• **Task material**
* * * * * * * * *

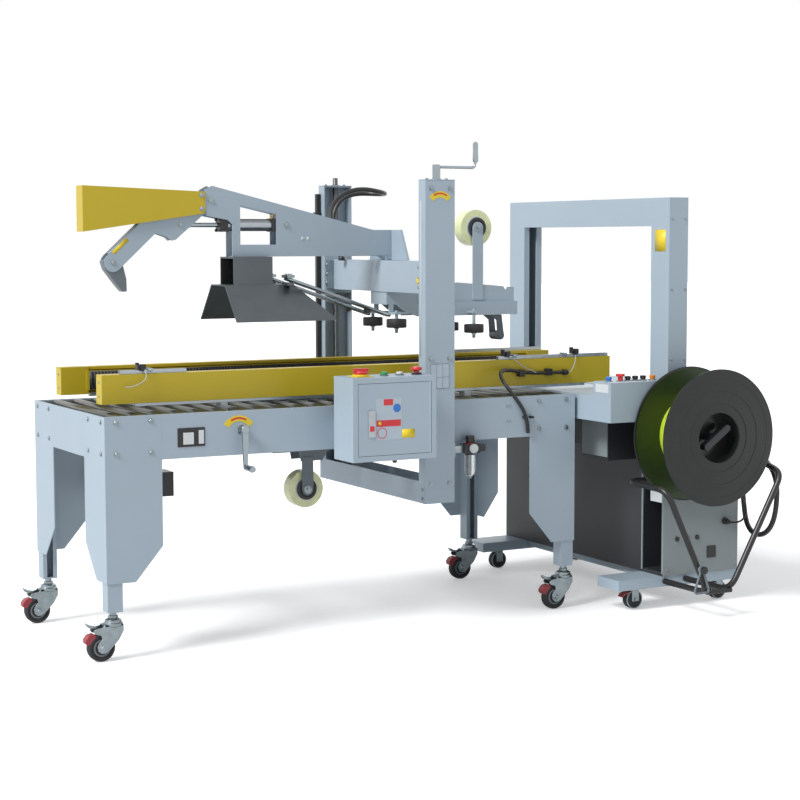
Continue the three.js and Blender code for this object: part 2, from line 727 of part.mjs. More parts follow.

* * * * * * * * *

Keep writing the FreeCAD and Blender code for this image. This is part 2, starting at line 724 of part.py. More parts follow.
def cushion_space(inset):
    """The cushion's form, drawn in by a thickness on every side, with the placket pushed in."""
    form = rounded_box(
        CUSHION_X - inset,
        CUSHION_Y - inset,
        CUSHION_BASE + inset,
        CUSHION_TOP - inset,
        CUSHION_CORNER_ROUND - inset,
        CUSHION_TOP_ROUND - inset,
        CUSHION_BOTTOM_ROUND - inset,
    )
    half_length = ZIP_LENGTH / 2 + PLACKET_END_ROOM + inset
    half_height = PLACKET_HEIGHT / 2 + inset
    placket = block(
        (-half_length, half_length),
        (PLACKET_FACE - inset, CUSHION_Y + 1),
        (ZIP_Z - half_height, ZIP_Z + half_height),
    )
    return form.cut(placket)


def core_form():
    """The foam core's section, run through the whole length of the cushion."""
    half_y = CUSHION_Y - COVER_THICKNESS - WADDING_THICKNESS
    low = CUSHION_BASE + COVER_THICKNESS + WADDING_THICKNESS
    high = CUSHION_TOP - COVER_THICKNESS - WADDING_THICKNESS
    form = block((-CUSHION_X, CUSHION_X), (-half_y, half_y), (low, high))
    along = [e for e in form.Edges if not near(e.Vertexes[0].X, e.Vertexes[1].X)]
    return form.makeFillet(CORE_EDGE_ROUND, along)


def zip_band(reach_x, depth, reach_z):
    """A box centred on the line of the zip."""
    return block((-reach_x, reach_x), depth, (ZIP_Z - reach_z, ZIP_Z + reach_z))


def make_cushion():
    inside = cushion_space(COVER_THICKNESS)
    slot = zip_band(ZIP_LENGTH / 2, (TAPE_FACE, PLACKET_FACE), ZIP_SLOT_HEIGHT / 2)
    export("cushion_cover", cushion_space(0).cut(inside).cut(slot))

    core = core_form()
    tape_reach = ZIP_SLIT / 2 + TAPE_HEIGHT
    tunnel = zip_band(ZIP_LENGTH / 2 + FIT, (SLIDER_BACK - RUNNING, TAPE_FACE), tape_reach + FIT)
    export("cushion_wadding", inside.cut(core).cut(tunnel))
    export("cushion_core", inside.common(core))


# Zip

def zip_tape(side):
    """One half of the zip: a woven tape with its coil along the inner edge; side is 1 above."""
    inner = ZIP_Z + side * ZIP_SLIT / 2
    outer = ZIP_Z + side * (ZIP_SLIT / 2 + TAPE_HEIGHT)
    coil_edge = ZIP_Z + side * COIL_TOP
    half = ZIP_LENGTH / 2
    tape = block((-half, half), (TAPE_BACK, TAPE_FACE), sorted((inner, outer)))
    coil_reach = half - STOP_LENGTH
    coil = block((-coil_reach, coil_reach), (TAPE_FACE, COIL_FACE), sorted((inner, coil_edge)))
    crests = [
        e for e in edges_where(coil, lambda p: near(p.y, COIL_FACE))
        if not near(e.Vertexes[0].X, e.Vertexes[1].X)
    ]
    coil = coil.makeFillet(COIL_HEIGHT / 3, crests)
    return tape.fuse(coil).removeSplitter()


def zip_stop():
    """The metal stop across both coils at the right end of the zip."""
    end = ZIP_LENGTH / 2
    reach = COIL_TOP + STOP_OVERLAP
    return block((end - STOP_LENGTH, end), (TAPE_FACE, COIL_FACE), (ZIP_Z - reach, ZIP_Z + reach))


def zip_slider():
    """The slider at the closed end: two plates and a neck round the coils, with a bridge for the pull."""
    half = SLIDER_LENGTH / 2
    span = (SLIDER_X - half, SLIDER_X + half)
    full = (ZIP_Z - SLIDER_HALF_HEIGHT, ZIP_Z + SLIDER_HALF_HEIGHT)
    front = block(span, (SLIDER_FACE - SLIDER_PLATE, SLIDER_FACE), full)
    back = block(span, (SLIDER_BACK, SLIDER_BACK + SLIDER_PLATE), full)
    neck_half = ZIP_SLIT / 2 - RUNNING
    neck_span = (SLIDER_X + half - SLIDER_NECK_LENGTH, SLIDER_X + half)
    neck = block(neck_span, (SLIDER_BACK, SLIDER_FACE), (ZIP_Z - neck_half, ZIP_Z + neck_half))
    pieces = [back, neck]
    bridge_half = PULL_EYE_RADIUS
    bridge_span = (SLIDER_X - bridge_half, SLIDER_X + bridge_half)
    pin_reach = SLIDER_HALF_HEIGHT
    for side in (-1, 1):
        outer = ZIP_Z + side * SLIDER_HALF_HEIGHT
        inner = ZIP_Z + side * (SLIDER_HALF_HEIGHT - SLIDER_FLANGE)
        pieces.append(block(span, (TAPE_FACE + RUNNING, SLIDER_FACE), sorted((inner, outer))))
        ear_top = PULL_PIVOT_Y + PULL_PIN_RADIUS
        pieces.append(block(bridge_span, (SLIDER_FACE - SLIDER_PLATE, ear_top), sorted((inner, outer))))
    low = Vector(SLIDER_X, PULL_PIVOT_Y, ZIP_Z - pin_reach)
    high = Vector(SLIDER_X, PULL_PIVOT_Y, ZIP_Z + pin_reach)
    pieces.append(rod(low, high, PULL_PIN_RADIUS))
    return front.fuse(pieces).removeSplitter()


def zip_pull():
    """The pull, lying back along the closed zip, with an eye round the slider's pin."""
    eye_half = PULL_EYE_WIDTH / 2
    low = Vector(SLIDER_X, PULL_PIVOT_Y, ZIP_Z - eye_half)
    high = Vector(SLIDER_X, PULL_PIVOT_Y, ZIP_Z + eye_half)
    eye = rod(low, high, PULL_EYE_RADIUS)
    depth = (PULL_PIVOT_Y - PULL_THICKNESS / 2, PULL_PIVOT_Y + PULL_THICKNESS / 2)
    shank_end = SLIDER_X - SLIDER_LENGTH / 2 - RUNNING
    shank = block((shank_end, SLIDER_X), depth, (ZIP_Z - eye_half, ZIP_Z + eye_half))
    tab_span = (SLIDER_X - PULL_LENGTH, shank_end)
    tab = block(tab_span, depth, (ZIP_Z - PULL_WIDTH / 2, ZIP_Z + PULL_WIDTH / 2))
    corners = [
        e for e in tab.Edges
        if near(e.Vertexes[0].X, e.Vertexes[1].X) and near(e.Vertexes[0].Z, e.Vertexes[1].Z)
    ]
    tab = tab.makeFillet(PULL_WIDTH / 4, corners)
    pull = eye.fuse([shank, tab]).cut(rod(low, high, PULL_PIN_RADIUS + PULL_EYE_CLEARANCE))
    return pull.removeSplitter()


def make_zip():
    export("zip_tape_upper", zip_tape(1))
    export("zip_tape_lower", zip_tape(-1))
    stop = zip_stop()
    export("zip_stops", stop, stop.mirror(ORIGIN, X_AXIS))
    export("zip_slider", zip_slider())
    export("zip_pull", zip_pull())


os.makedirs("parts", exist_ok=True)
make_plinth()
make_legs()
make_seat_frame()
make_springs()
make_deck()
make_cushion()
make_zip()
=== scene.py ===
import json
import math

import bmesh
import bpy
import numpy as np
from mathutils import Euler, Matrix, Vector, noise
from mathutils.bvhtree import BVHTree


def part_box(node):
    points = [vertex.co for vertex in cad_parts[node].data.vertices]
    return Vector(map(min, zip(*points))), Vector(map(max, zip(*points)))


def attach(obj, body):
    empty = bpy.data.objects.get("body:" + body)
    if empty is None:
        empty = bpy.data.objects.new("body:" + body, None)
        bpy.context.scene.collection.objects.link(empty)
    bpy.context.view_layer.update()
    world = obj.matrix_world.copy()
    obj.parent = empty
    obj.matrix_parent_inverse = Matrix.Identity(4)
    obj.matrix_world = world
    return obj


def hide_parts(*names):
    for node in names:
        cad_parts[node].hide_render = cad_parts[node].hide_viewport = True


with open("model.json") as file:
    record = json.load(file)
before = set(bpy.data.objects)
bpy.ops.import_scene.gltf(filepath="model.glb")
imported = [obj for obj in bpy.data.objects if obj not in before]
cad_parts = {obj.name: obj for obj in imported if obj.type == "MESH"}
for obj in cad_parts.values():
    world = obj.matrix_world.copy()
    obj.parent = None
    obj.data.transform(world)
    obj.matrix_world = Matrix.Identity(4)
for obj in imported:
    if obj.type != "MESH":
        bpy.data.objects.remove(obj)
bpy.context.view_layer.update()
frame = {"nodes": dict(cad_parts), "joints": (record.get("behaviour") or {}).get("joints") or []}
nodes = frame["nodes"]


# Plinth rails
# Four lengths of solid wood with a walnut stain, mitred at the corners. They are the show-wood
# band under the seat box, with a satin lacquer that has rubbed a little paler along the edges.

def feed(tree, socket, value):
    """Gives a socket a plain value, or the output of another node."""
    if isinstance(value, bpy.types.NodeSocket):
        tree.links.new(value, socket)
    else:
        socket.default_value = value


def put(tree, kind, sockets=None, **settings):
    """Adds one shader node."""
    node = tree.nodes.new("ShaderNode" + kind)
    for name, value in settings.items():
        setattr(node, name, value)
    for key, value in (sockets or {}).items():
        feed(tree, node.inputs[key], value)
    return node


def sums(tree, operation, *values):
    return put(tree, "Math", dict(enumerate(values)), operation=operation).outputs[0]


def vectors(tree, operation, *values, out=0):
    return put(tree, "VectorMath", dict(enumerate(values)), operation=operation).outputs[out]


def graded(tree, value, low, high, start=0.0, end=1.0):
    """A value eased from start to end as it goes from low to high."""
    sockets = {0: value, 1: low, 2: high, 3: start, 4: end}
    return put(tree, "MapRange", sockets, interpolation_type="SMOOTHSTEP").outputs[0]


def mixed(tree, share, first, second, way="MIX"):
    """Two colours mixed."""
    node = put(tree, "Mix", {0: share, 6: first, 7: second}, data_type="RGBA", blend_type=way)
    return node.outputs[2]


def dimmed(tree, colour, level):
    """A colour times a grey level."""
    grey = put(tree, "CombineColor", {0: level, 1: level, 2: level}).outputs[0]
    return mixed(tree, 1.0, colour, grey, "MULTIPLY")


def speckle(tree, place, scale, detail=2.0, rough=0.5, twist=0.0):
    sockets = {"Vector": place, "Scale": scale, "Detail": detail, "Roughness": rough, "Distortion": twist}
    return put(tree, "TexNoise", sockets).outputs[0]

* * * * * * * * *

• **Work required**
Report the number of lines in the listing that include the string "update"; give nothing but the number.

• **Solved problem**
2